== Supplied data ==
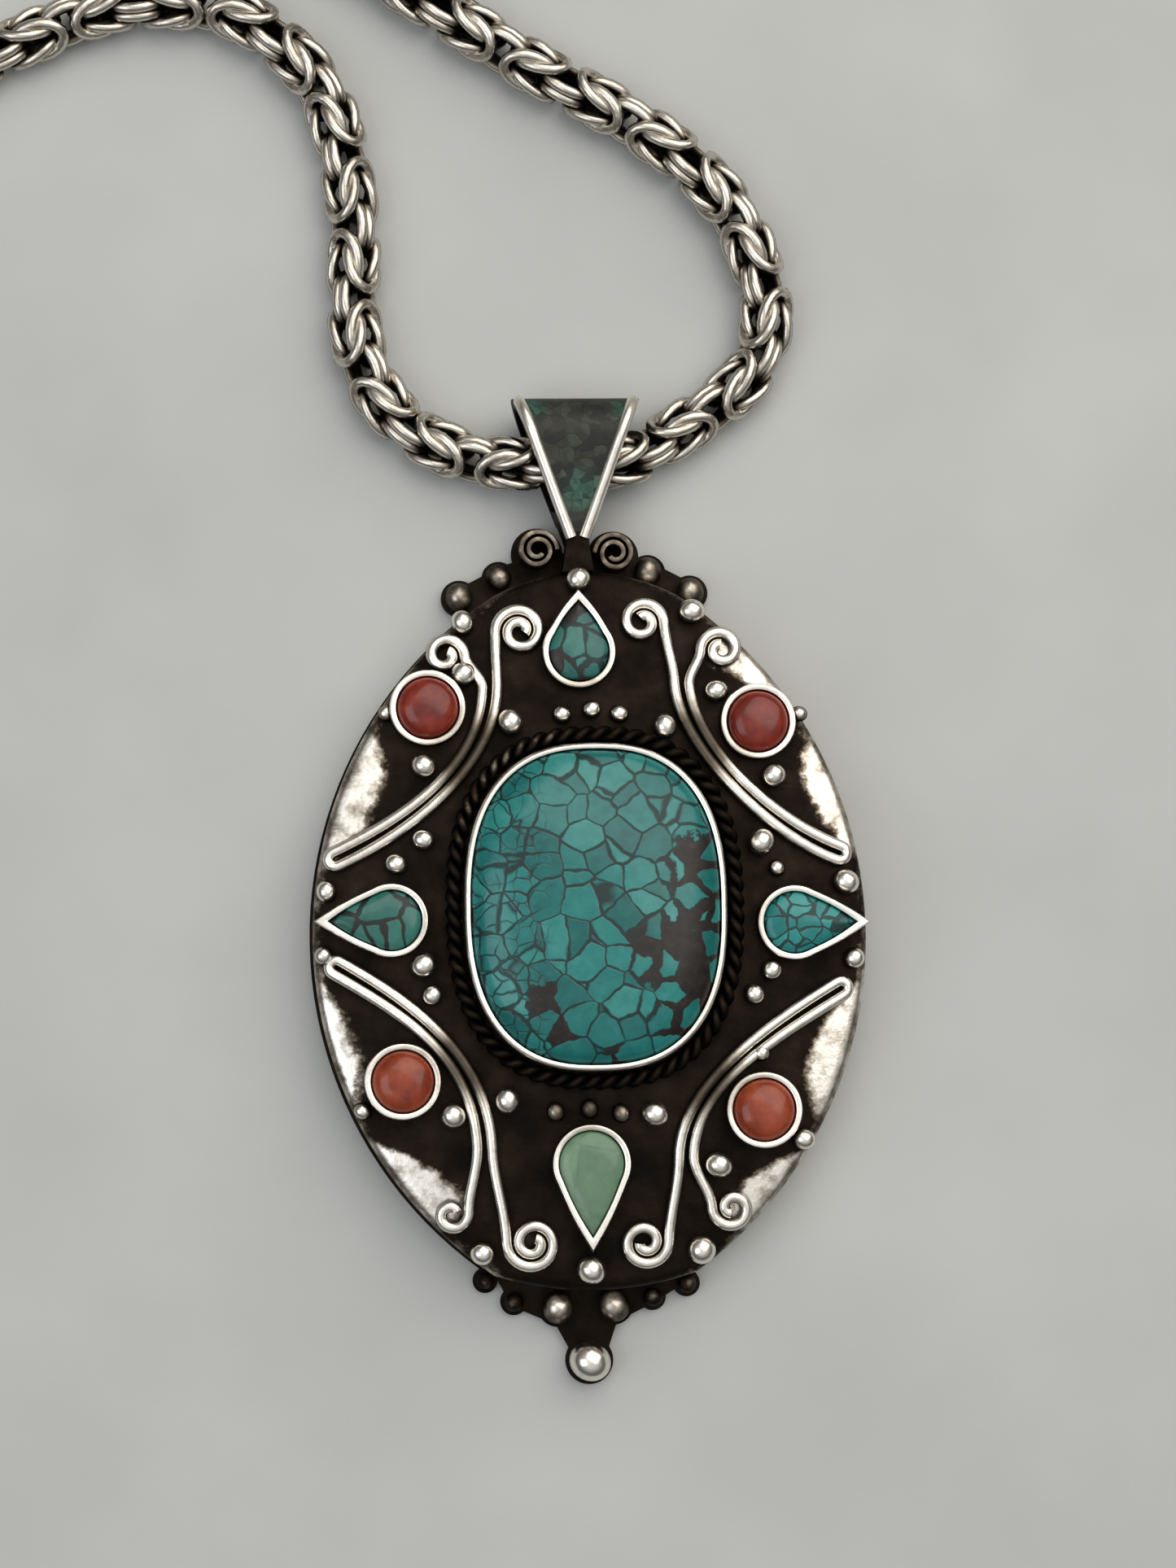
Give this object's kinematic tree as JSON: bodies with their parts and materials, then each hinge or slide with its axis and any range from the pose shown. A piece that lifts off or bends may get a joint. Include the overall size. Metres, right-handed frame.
...
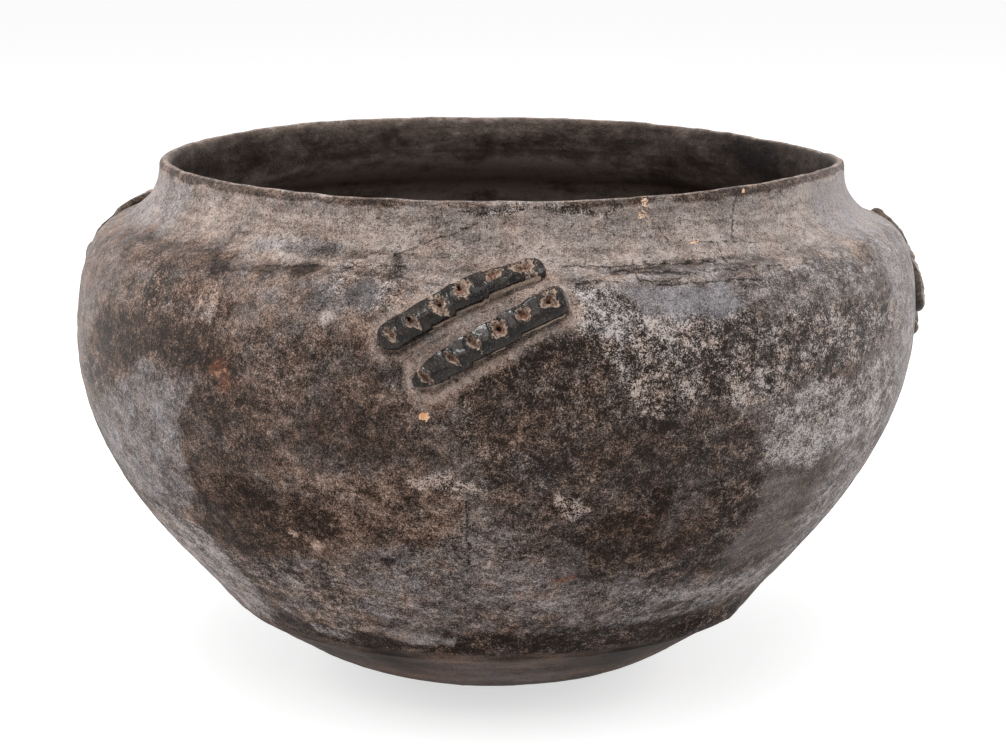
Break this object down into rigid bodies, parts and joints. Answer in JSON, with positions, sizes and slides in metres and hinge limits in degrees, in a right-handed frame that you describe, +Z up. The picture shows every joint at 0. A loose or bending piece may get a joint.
---
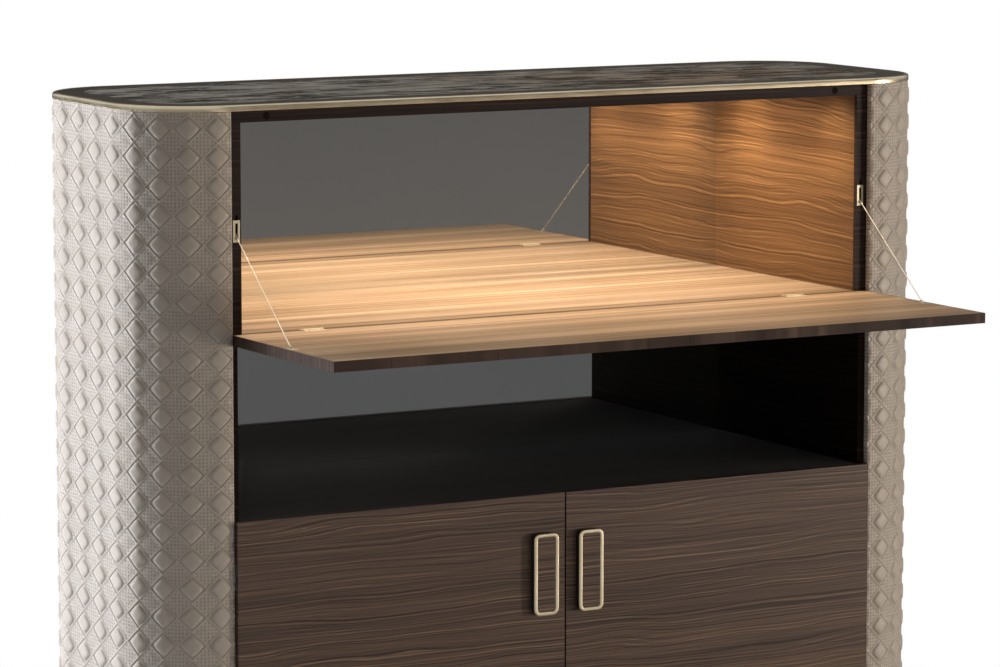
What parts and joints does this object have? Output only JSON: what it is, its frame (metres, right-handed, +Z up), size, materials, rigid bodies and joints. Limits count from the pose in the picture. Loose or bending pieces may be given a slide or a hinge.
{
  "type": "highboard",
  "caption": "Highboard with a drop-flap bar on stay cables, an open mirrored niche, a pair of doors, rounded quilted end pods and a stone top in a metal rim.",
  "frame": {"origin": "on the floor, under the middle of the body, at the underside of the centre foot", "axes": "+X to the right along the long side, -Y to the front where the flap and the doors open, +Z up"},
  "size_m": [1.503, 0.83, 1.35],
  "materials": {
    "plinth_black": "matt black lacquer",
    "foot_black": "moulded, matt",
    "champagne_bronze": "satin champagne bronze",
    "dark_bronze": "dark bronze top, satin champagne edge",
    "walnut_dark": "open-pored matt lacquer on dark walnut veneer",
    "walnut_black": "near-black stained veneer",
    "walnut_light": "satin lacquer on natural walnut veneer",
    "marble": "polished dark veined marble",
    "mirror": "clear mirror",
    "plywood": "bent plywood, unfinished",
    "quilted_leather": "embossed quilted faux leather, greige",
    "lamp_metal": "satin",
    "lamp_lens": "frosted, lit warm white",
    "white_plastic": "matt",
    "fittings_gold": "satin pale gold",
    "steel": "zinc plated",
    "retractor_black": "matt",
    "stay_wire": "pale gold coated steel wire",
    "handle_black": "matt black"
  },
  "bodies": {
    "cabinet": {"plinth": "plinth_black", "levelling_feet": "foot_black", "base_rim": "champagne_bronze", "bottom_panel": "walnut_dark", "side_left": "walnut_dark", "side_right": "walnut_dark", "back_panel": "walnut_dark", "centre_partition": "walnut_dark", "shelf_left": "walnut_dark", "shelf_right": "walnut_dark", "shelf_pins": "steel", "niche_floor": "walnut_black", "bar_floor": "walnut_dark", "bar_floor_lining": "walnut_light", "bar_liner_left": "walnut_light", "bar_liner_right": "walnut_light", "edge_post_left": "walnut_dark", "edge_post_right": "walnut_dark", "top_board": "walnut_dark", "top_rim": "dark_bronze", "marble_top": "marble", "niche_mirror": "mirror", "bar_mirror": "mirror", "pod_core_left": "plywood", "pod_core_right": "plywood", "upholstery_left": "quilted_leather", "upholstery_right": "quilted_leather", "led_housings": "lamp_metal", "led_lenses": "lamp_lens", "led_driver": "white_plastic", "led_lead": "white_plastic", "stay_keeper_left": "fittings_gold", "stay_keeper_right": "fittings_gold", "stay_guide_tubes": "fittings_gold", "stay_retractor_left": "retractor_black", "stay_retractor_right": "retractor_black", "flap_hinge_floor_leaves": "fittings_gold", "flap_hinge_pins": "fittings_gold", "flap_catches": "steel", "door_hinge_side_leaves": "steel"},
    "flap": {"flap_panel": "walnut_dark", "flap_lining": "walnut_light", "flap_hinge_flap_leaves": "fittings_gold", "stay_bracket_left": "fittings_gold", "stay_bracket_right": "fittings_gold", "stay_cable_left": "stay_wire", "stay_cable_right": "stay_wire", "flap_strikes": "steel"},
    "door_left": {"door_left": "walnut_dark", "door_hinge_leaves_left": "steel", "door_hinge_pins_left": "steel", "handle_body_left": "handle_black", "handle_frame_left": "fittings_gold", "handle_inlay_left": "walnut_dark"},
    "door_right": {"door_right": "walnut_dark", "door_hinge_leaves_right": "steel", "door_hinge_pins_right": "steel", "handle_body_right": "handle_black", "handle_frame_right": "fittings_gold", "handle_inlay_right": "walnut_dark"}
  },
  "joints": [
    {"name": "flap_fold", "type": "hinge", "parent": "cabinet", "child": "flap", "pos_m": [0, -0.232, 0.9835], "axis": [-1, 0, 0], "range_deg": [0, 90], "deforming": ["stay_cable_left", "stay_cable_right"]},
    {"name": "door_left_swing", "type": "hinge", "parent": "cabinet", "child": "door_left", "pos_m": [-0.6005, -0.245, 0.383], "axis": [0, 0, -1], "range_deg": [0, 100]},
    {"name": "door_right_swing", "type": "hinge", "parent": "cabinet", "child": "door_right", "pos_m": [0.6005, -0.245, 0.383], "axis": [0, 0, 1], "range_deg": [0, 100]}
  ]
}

== Written task ==
List the lines of the records where "with" occurs.

== Answer below ==
Give this object's kinematic tree as JSON: bodies with their parts and materials, then each hinge or slide with its axis and any range from the pose shown. A piece that lifts off or bends may get a joint. Include the overall size. Metres, right-handed frame.
Break this object down into rigid bodies, parts and joints. Answer in JSON, with positions, sizes and slides in metres and hinge limits in degrees, in a right-handed frame that you describe, +Z up. The picture shows every joint at 0. A loose or bending piece may get a joint.
  "caption": "Highboard with a drop-flap bar on stay cables, an open mirrored niche, a pair of doors, rounded quilted end pods and a stone top in a metal rim.",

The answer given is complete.